Point is, Elliott’s cushion may be bigger this year but he can’t get comfortable in it. The Co Meath trainer won’t feel the gap big enough unless and until he starts picking up Grade Ones of his own. Of the four feature races across the week, Mullins has the favourite for Tuesday’s Champion Chase, Thursday’s Stayers’ Hurdle and Friday’s Champion Hurdle.

He has, in fact, the first three in the betting for all three races. They won’t all run – and if they do, they won’t finish 1-2-3 in each of them – but you can see the possibilities. A 1-2 finish in one of the big four races is worth €220,000. Such a result on any of the days would slice the gap between the pair in a hurry.

Direct clashes

As for direct clashes, they could actually be few and far between in the bigger races. Elliott has no particularly heavy hitters for the feature prizes – unless they send Samcro to the Champion Hurdle on Friday, as Michael O’Leary suggested during the week that they might if Elliott’s tilt at the title race needs a boost.

But otherwise, the head-on clashes will be at a lower level. Novice hurdlers Getabird and Mengli Khan should face off on the opening day, Farclas v Mr Adjudicator ought to be a decent match in the juvenile hurdle on Saturday. If Samcro doesn’t go to the Champion Hurdle and Laurina doesn’t go to the mares’ equivalent, then their meeting in Friday’s novice hurdle could be the juiciest prospect of the whole week.

In the end, chances must be that Elliott's momentum will carry him across the line. A golden month in which he has retained his leading trainer's gong at Cheltenham and followed up with Grand Nationals in Ireland and England looks to be going only one way.

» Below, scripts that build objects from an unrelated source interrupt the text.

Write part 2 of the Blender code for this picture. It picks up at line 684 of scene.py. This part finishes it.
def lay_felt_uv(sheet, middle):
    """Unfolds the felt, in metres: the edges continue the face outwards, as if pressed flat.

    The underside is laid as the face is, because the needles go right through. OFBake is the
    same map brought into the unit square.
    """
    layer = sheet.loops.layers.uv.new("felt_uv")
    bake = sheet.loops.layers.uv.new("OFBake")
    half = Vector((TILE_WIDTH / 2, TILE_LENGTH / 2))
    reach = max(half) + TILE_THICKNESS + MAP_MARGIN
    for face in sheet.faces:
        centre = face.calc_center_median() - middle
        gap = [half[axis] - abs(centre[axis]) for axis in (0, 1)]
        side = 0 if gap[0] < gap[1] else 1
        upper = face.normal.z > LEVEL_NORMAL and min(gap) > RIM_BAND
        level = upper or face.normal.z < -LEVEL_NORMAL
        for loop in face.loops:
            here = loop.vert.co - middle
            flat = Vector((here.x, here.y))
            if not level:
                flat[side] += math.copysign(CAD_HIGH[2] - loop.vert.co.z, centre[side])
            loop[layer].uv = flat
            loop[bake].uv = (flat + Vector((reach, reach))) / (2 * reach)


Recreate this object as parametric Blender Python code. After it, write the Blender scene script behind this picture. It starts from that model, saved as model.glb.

Indeed it may well be that the photo finish at Fairyhouse on Easter Monday proves to be the ultimate difference, with Elliott’s General Principle touching off Mullins’s Isleofhopendreams that day and earning a vital €170k more in the process.

A photo finish to separate the two pre-eminent figures in the game at the end of a season where they will most likely finish with a combined total of over €10m in prize-money. Sounds about right.